The idea for a so-called "depreciative currency" was pioneered by Silvio Gesell, a German merchant and social reformer. Gesell witnessed a serious economic crisis in Argentina at the end of the 19th century. He explained it in terms of excessive hoarding and insufficient monetary circulation. His solution was to make money perishable like other commodities -- bank notes, he believed, should "rust."

There’s an analogy with the way we impose deadlines on students to hand on coursework. There are two ways to penalise students who are late, both of which I have experienced. One of them is to give them zero credit if they miss the deadline. The other way to penalise at the rate of (say) 5% per day of lateness. Of course, the first of these leads to tedious disputes about whether a coursework submission should be deemed to be handed in on time. Under the second regime, if a student is slightly late and has a weak excuse, he takes the 5% penalty and hopefully notes that the way to be sure to make a deadline is to get the work done some time in advance, without getting pushed into making excuses in order to avoid wasting the work he wanted to turn in.

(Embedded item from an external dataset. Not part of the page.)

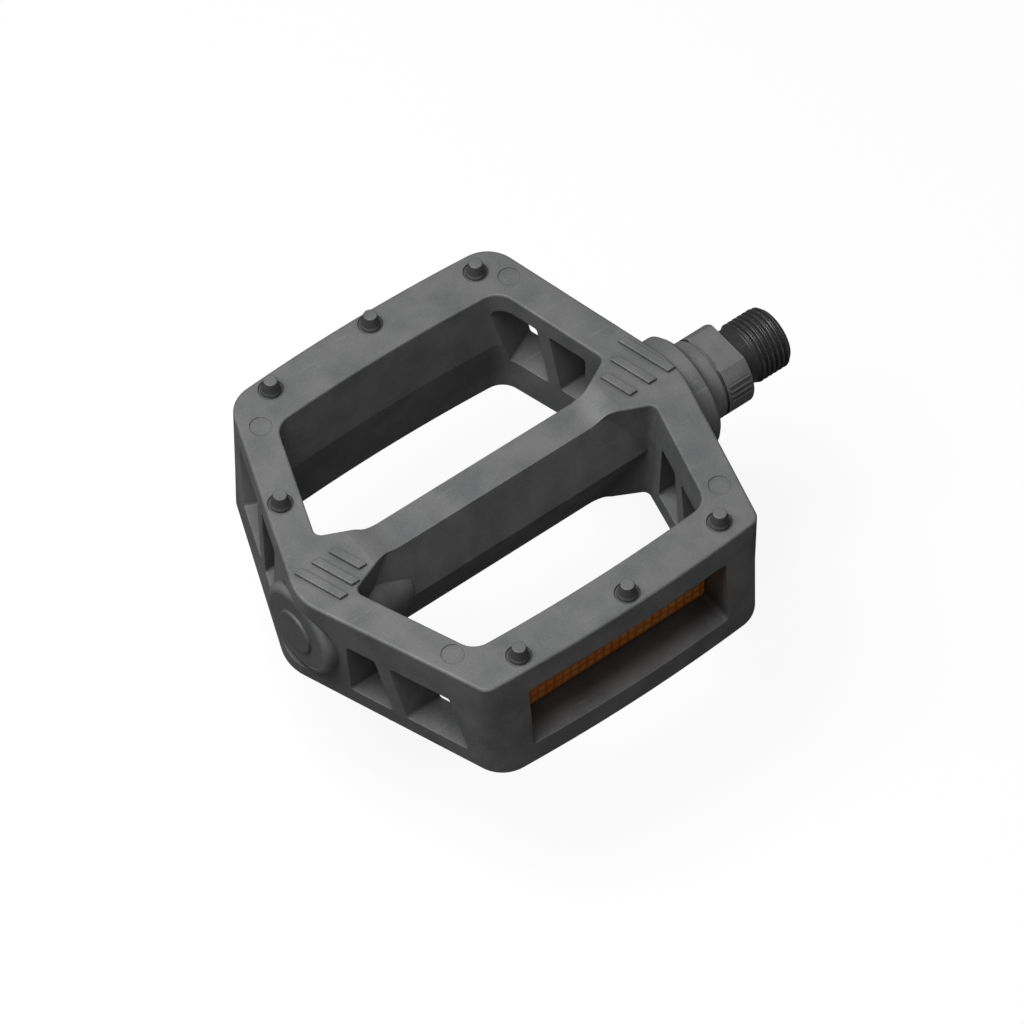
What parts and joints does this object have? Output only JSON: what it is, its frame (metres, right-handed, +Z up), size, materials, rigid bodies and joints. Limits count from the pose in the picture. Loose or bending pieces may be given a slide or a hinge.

1Of course, it doesn’t really vanish; it reverts to the employer/funder, which hopefully puts it to some good use. But there’s a widespread —and rather regrettable— attitude that it vanishes entirely.

1 comment:

Noam said...

The Israeli academic system has a built-in "trick" against grant money disappearing at the end of the grant term: grant awardees can "save" unspent funds form the grant: the university takes a cut and the rest is put into a special "research savings" account which can be used indefinitely for research related expenses. Most faculty members (in fields that rely on grants) build up a significant "savings account" which gives them flexibility in funding research not directly tied to an active research grant. Most grant agencies for Israeli universities are aware of the system and accept it, but some (eg ERC) disallow it, and insist that their money be spent directly on the proposed research within the grant's term -- but much less effectively.